Records for the exercise:
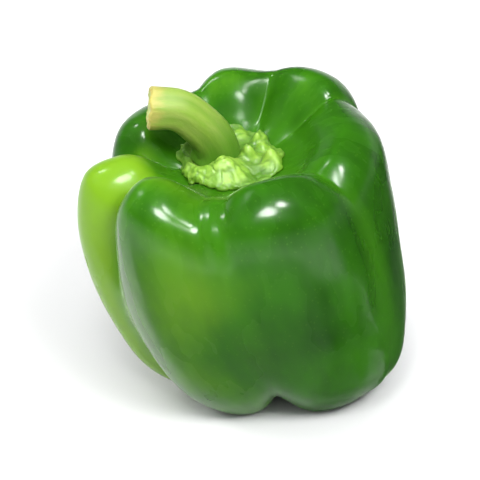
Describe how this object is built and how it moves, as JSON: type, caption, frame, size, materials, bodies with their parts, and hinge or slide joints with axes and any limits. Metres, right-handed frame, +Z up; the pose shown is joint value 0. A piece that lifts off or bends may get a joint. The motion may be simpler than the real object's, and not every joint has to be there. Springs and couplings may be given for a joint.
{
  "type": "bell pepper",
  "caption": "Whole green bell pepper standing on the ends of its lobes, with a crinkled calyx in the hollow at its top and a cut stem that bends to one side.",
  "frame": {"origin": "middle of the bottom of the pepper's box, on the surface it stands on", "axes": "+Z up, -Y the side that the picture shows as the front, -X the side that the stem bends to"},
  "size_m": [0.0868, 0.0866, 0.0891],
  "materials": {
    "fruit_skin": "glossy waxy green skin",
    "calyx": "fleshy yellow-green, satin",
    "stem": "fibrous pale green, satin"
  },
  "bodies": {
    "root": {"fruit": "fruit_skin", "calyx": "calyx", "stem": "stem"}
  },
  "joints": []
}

--

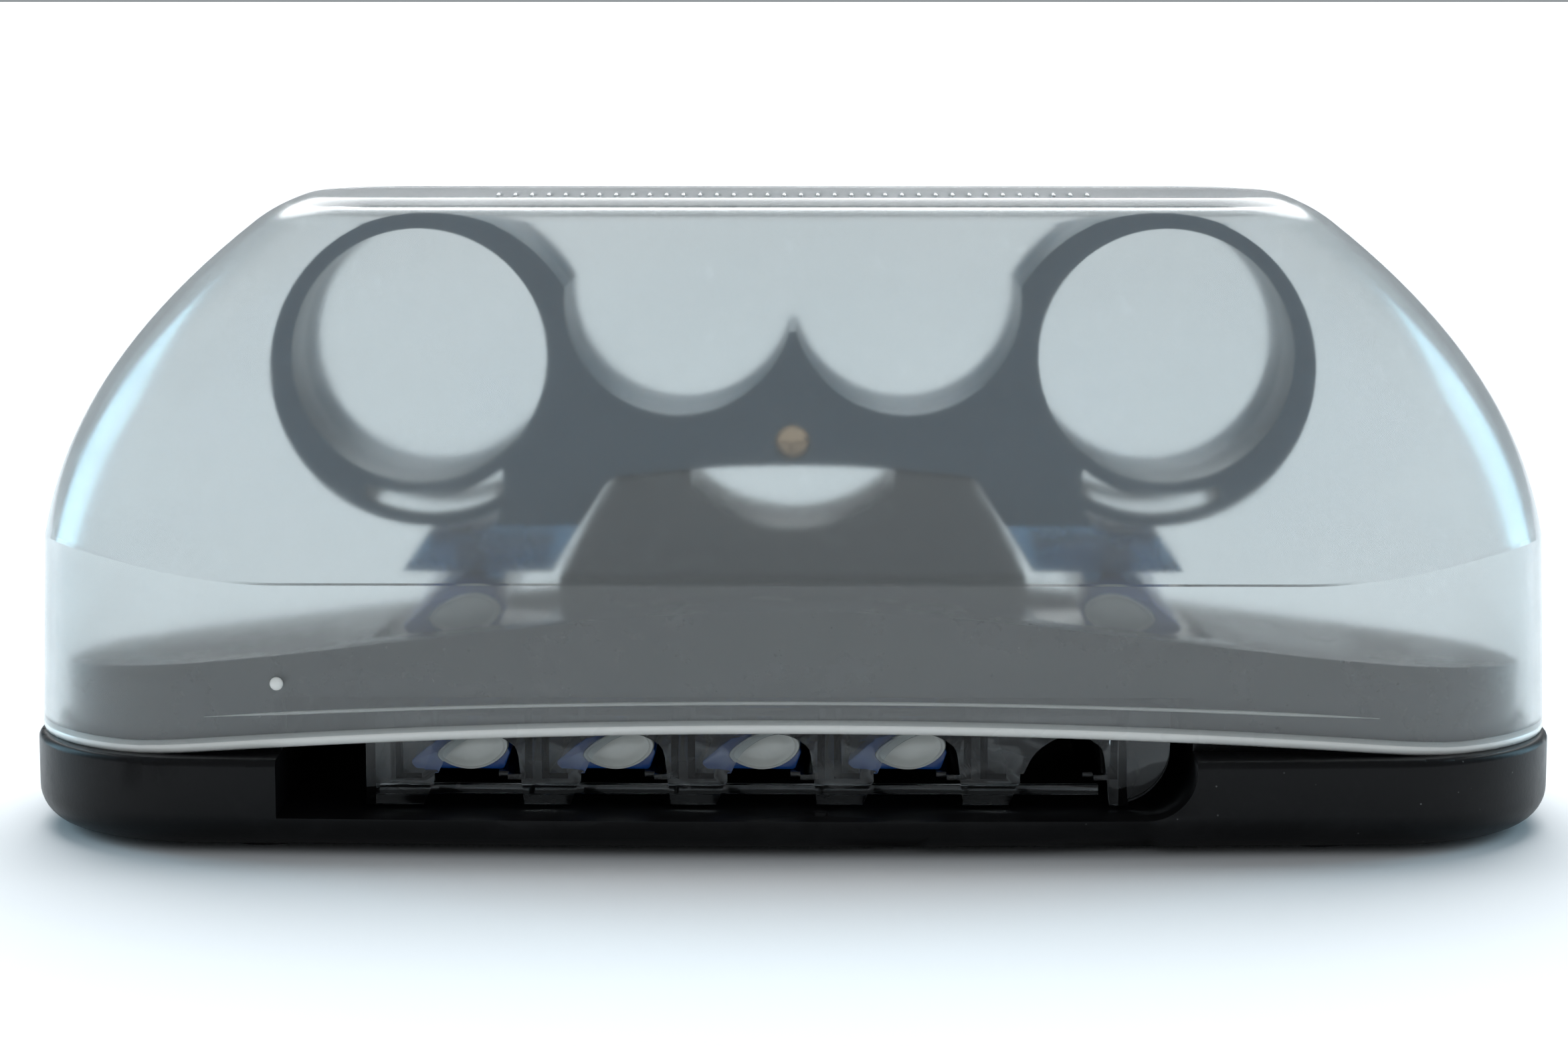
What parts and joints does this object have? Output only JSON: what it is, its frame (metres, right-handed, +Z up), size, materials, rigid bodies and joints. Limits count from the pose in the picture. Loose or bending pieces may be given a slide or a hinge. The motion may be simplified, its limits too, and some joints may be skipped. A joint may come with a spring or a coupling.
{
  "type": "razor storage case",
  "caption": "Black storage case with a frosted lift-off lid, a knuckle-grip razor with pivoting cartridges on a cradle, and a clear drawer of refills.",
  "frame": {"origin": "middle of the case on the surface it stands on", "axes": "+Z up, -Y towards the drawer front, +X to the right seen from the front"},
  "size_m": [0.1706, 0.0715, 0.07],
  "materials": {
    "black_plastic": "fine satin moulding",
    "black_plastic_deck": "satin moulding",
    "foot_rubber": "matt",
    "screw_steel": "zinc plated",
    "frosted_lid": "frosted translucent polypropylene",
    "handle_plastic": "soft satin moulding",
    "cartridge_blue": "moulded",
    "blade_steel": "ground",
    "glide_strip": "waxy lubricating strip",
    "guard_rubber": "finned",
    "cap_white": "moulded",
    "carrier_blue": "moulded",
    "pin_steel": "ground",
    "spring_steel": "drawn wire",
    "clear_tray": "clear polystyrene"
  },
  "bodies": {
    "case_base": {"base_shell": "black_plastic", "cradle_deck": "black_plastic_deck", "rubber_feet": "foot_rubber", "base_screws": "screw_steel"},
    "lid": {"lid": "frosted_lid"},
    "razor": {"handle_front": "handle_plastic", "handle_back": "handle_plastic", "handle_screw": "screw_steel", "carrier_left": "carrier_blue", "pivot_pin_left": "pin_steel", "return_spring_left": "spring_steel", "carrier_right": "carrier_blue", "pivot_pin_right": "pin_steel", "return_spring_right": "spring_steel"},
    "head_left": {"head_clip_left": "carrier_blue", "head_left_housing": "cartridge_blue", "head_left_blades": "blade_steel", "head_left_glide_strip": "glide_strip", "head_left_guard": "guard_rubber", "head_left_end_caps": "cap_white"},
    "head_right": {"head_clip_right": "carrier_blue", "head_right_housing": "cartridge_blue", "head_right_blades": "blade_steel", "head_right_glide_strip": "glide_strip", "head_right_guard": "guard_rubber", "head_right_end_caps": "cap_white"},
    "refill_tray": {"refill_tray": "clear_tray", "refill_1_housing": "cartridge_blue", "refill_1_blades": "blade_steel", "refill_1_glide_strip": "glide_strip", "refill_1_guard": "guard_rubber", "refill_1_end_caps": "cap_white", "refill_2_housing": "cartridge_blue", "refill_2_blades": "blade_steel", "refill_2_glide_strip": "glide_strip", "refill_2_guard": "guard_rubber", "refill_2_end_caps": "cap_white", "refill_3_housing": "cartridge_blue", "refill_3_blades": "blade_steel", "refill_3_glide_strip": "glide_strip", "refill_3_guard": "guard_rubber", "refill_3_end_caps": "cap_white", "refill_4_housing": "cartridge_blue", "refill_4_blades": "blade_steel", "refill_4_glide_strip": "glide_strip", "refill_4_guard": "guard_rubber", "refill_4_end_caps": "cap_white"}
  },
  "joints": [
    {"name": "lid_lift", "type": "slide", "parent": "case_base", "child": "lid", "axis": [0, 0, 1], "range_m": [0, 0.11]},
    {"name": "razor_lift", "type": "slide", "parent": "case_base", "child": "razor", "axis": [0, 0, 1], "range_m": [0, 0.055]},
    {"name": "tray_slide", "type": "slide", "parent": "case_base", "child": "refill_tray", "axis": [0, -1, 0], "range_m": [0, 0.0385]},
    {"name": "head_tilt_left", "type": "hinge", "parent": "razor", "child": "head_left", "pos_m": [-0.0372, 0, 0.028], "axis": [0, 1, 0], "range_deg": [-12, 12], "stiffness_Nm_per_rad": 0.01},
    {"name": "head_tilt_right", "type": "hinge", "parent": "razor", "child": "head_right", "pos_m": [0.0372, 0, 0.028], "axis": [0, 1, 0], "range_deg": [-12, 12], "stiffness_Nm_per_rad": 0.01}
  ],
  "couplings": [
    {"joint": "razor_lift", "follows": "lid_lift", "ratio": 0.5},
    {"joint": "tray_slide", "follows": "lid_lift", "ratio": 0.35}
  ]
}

---

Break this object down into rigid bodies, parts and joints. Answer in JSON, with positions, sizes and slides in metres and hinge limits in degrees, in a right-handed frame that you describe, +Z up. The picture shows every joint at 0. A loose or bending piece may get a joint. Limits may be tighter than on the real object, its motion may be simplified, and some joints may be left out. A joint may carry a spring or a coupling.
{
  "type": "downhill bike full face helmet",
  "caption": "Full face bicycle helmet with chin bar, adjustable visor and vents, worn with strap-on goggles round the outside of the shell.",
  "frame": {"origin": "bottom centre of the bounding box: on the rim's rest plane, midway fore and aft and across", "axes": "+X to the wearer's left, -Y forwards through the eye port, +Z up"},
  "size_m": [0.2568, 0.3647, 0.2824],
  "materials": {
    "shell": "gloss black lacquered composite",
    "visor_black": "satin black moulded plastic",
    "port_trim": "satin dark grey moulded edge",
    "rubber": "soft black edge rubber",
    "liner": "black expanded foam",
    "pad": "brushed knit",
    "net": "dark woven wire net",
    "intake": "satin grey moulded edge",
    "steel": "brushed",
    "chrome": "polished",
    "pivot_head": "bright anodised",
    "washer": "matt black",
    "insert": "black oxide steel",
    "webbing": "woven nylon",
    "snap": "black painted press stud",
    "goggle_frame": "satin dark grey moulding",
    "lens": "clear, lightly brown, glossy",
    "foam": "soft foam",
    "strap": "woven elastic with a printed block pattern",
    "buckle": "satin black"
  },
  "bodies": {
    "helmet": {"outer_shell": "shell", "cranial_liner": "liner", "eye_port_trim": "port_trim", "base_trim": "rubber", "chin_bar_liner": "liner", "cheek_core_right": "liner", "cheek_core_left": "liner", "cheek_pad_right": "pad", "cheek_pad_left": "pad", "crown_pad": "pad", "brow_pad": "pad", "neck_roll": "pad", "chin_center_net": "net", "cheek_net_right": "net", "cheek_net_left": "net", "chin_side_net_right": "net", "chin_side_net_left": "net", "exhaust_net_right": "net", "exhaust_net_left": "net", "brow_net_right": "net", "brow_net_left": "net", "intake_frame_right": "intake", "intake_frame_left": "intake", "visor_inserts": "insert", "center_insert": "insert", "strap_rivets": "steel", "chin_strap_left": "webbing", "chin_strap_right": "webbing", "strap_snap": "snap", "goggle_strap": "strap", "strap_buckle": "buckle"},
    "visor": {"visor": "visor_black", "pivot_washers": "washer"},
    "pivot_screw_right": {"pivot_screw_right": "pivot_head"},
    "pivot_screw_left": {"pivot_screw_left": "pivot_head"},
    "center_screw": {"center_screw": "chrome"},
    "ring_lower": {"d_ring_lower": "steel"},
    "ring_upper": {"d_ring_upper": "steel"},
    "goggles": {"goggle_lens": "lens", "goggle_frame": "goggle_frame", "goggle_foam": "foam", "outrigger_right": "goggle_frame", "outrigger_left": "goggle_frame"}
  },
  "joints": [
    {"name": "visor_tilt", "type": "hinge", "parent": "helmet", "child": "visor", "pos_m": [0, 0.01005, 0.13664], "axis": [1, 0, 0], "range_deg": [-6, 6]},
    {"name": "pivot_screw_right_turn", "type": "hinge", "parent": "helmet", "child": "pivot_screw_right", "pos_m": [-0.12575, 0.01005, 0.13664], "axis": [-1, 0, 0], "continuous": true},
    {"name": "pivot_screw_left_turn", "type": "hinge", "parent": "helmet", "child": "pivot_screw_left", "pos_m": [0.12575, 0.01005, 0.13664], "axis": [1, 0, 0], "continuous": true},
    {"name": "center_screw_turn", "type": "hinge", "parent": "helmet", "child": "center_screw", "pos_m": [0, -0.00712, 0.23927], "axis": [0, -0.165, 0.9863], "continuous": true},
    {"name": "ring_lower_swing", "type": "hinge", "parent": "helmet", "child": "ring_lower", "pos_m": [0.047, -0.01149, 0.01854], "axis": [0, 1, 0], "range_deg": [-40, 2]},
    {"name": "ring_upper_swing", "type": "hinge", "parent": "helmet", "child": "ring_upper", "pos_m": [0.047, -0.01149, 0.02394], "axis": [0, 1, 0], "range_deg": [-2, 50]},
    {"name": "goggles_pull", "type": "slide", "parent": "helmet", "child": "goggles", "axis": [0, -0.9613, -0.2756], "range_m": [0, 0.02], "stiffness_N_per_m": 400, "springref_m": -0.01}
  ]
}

Exercise instructions: Select and copy every line of the material that holds the string "axes".

Problem solution:
Describe how this object is built and how it moves, as JSON: type, caption, frame, size, materials, bodies with their parts, and hinge or slide joints with axes and any limits. Metres, right-handed frame, +Z up; the pose shown is joint value 0. A piece that lifts off or bends may get a joint. The motion may be simpler than the real object's, and not every joint has to be there. Springs and couplings may be given for a joint.
  "frame": {"origin": "middle of the bottom of the pepper's box, on the surface it stands on", "axes": "+Z up, -Y the side that the picture shows as the front, -X the side that the stem bends to"},
  "frame": {"origin": "middle of the case on the surface it stands on", "axes": "+Z up, -Y towards the drawer front, +X to the right seen from the front"},
  "frame": {"origin": "bottom centre of the bounding box: on the rim's rest plane, midway fore and aft and across", "axes": "+X to the wearer's left, -Y forwards through the eye port, +Z up"},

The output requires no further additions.